Why he is a fake blue chip prospect: You watch the tape of Stanley and can come away impressed. When he’s facing a slow defender or one who doesn’t know about Stanley’s quickness, Stanley looks great and can be a devastating blocker.

And then you watch plays where a defender uses a punch on Stanley before he gets set(and Stanley falls victim to this a lot) and Stanley is on his backside before the offense can get him any help.

There’s just too much risk here. Take Jack Conklin and deal with his slower feet.

A’Shawn Robinson, DL Alabama 
What he does well: He’s a very intelligent defensive lineman who plays for a coaching staff who highly values this trait. He’s also a massively framed player who shows great quickness.

If he can get leverage, he’ll be taking the blocker back towards the quarterback.
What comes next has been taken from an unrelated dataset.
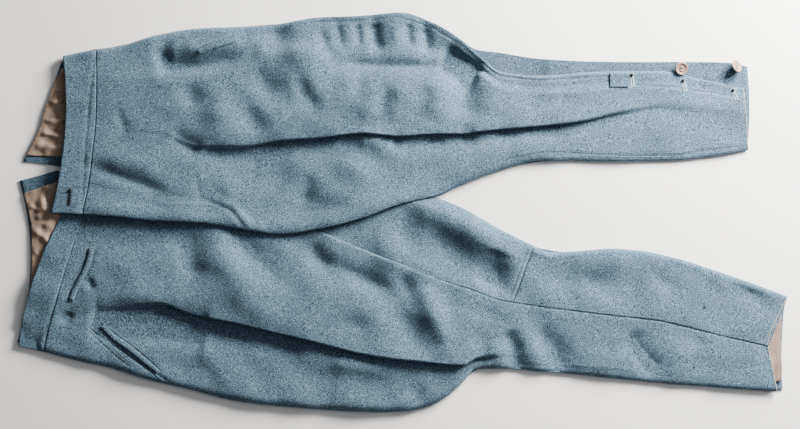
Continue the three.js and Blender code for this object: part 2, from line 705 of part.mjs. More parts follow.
function flyFacing() {
  const drop = CLOTH / 2 + SEAM_GAP + FACING / 2 + 2 * TRIM_ROOM;
  const insets = [FLY_FACING_WIDTH, FLY_FACING_WIDTH / 2, FLY_FACING_INSET];
  const grid = evenSteps(0, FLY_FACING_END, FLY_FACING_ROWS).map((at) => {
    const section = sectionAt(FRONT_LEFT, at);
    return insets.map((inset) => {
      const y = section.yLow + inset;
      const height = lowerHeight(section, y) + foldHeight(FOLDS_LEFT, section.xLow, y);
      return new THREE.Vector3(acrossX(section, y), y, height - drop);
    });
  });
  return wallAbout(grid, FACING);
}

place("fly_facing_left", flyFacing(), facing());

// Facing that shows where the left ankle placket begins.
const PLACKET_PATCH = [[270, 172], [282, 172], [294, 172]];
place(
  "placket_facing_left",
  stripOn(FRONT_LEFT, PLACKET_PATCH, PLACKET_FACING_WIDTH, FACING, 4),
  facing(),
);

// Ankle buttons: four holes, sewn to the back's button stand on a thread shank.
function solidOf(geometry) {
  geometry.deleteAttribute("normal");
  geometry.deleteAttribute("uv");
  const merged = mergeVertices(geometry, WELD);
  return new wasm.Manifold(
    new wasm.Mesh({
      numProp: 3,
      vertProperties: merged.attributes.position.array,
      triVerts: new Uint32Array(merged.index.array),
    }),
  );
}

function geometryOf(solid) {
  const mesh = solid.getMesh();
  const geometry = new THREE.BufferGeometry();
  geometry.setAttribute("position", new THREE.BufferAttribute(mesh.vertProperties, 3));
  geometry.setIndex(new THREE.BufferAttribute(mesh.triVerts, 1));
  geometry.computeVertexNormals();
  return geometry;
}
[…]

What he struggles with: He doesn’t use his hands well. For a player so intelligent on the field, this isn’t a matter of not being coached up enough to learn this. He just has apparently made a decision to rely on his physical traits over technique.

Forget about getting much of a pass rush from him. He just doesn’t have that skill set. He penetrates well, but it’s more that Robinson blows up the play for someone else to make it.

Red Flags: None that are apparent.
Draft range: #11-24 overall.
Pro comparison: Michael Brockers, Rams. Both were accomplished, smart defensive linemen who played on a great, well coached defense. Brockers is a perfectly fine starter for the Rams, but he’ll never be much more than a guy who chews up blockers. Neither of them have good pass rush skills and just use their quickness to push blockers back into the play.

Why he is a fake blue chip prospect: Robinson is a great college player on a great college defense. But he looks limited.

You’re not getting an Aaron Donald-type player who can singularly change a defense. You’re getting a starting level defensive tackle who can play in a 3-4 or 4-3 defense and penetrate against the run.

Based on his tape, Robinson could be a good run stopper but you’ll never get more than 2-4 sacks a season from him(unless a great coaching staff teaches him to use his hands, which is pretty rare).